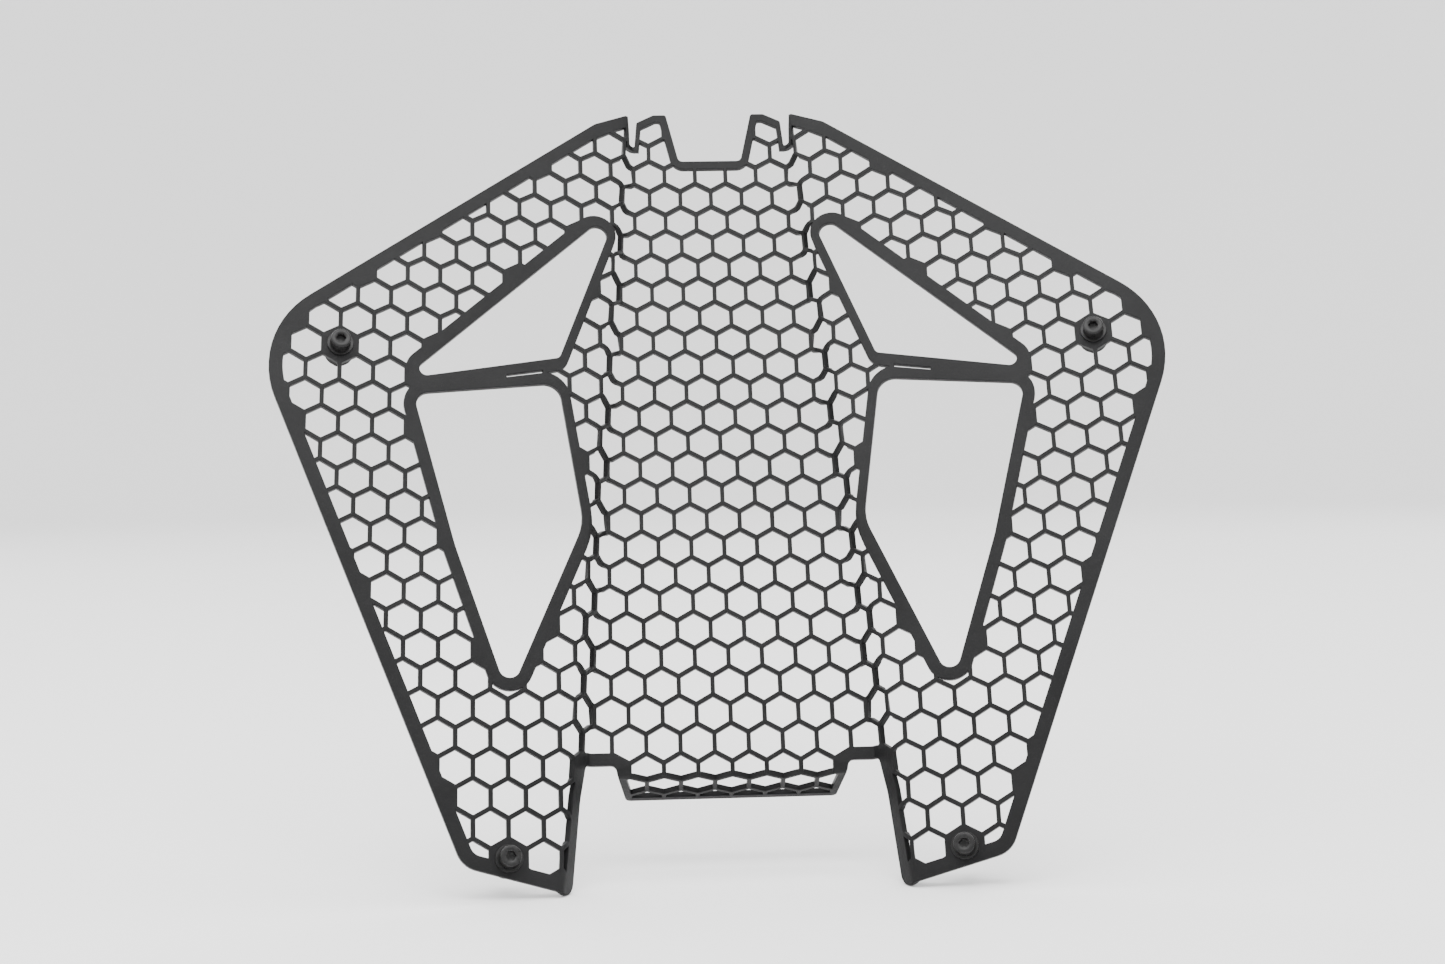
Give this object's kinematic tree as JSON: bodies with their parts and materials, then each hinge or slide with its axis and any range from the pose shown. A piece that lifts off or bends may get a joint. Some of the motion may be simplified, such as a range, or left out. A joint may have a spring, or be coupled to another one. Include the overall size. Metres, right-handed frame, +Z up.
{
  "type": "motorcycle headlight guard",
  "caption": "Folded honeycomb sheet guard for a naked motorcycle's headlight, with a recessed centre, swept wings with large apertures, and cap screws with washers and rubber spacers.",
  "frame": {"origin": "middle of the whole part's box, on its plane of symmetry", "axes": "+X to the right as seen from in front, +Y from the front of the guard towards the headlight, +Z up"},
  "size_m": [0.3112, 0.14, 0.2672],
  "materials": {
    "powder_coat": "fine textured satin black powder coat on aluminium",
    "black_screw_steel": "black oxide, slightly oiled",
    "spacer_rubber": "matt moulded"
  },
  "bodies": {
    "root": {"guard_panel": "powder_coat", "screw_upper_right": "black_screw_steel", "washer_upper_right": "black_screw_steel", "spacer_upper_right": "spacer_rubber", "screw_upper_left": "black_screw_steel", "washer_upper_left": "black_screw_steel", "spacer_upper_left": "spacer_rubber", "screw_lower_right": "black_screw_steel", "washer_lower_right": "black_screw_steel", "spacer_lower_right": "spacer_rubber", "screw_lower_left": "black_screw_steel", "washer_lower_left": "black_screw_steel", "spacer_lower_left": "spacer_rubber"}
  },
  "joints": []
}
----------------
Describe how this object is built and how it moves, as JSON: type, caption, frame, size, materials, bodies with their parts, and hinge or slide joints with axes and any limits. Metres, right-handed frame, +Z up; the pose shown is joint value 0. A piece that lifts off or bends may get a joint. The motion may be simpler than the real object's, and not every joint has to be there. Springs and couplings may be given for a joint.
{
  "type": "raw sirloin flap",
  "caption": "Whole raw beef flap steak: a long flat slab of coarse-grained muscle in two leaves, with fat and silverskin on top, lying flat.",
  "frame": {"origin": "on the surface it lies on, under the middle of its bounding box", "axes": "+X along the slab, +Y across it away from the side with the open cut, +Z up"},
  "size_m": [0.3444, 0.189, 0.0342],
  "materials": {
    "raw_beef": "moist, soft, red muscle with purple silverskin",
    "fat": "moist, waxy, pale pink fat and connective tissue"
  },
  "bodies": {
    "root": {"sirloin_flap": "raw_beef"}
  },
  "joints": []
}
----------------
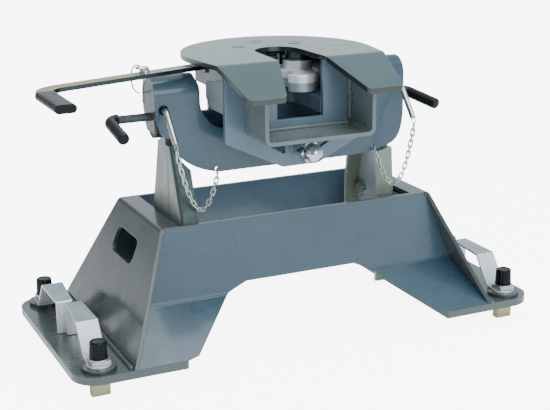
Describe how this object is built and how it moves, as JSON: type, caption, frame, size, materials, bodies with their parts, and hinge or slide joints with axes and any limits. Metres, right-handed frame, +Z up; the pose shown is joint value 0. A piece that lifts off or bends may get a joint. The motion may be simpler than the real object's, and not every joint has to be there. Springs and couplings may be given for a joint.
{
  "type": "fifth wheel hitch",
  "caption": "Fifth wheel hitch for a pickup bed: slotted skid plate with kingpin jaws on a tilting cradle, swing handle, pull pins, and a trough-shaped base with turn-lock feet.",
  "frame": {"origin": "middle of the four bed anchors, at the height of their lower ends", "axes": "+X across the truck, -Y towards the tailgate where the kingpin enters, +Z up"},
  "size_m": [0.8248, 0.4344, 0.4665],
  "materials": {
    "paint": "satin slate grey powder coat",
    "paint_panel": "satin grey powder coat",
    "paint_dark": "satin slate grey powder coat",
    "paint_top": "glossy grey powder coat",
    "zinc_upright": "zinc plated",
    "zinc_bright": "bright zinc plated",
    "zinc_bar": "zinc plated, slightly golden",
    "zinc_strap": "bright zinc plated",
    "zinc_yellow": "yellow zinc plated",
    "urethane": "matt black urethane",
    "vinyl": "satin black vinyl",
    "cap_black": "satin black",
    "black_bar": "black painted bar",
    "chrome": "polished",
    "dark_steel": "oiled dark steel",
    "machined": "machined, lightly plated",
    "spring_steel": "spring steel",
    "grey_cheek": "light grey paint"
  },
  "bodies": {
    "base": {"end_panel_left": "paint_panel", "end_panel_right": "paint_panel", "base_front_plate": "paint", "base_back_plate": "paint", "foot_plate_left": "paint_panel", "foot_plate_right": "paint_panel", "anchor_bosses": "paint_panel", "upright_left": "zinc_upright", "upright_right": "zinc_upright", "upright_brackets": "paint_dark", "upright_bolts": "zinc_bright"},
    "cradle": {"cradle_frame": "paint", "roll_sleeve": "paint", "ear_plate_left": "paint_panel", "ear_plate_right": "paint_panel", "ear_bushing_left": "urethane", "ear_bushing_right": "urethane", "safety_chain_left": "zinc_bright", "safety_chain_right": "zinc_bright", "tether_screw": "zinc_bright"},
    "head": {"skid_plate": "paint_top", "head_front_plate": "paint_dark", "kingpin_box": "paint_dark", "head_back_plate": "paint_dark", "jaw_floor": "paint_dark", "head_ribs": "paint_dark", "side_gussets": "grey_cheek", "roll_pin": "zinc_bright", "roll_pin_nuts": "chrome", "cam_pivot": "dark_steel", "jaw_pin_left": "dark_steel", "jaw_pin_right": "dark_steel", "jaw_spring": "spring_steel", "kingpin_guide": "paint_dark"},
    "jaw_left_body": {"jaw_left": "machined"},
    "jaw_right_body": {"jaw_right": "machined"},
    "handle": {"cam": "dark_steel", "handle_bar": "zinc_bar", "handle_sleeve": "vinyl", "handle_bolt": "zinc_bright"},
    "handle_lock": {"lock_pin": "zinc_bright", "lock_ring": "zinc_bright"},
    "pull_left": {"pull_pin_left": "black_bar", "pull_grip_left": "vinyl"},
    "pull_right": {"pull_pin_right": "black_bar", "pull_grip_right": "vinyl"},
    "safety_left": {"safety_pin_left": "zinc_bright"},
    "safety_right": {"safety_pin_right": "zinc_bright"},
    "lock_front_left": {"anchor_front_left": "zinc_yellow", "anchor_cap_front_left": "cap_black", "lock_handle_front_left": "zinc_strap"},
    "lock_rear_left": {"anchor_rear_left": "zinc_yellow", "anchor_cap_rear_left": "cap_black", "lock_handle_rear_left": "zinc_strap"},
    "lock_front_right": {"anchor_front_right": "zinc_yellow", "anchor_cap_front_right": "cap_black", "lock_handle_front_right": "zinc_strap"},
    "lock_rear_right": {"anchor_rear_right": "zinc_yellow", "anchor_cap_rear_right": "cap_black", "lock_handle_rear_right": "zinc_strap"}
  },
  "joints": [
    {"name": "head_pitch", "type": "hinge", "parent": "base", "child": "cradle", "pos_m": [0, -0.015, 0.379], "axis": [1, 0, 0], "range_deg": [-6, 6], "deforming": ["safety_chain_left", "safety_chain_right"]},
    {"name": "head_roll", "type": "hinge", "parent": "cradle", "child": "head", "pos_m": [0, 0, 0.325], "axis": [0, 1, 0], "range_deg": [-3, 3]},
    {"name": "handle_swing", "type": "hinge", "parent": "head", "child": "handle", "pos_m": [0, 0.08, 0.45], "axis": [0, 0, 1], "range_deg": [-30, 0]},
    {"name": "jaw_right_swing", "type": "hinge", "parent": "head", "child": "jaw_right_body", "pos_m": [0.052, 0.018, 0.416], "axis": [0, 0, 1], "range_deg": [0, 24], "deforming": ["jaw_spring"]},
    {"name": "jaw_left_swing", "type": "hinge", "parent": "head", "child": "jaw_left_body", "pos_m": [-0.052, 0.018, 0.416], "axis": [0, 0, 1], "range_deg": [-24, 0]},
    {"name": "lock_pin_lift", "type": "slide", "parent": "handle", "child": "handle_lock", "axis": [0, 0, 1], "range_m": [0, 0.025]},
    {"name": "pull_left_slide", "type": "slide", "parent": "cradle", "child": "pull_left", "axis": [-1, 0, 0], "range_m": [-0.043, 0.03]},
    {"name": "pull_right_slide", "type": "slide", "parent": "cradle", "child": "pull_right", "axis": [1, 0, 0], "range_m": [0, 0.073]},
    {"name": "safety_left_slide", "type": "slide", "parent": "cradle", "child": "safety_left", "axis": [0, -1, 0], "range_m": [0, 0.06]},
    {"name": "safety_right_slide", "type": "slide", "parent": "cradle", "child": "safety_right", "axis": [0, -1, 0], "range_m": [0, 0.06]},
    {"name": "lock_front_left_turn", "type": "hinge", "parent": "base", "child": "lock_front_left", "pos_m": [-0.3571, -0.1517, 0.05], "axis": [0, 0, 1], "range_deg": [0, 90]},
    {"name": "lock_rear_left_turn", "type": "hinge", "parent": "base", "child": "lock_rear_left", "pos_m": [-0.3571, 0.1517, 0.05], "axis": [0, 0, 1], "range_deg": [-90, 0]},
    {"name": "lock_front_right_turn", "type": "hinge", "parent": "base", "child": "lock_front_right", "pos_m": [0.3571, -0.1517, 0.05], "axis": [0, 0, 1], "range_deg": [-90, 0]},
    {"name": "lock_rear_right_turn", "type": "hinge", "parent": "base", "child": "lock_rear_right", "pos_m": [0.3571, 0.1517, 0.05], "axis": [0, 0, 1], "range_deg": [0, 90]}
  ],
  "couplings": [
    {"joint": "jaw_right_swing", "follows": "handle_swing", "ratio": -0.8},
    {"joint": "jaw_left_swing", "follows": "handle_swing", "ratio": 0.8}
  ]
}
----------------
# GIVEN PROBLEM:
Search the listing for the word "their". Copy every line in which it occurs.

# REPLY TO THE TASK:
Give this object's kinematic tree as JSON: bodies with their parts and materials, then each hinge or slide with its axis and any range from the pose shown. A piece that lifts off or bends may get a joint. Some of the motion may be simplified, such as a range, or left out. A joint may have a spring, or be coupled to another one. Include the overall size. Metres, right-handed frame, +Z up.
Describe how this object is built and how it moves, as JSON: type, caption, frame, size, materials, bodies with their parts, and hinge or slide joints with axes and any limits. Metres, right-handed frame, +Z up; the pose shown is joint value 0. A piece that lifts off or bends may get a joint. The motion may be simpler than the real object's, and not every joint has to be there. Springs and couplings may be given for a joint.
Describe how this object is built and how it moves, as JSON: type, caption, frame, size, materials, bodies with their parts, and hinge or slide joints with axes and any limits. Metres, right-handed frame, +Z up; the pose shown is joint value 0. A piece that lifts off or bends may get a joint. The motion may be simpler than the real object's, and not every joint has to be there. Springs and couplings may be given for a joint.
  "frame": {"origin": "middle of the four bed anchors, at the height of their lower ends", "axes": "+X across the truck, -Y towards the tailgate where the kingpin enters, +Z up"},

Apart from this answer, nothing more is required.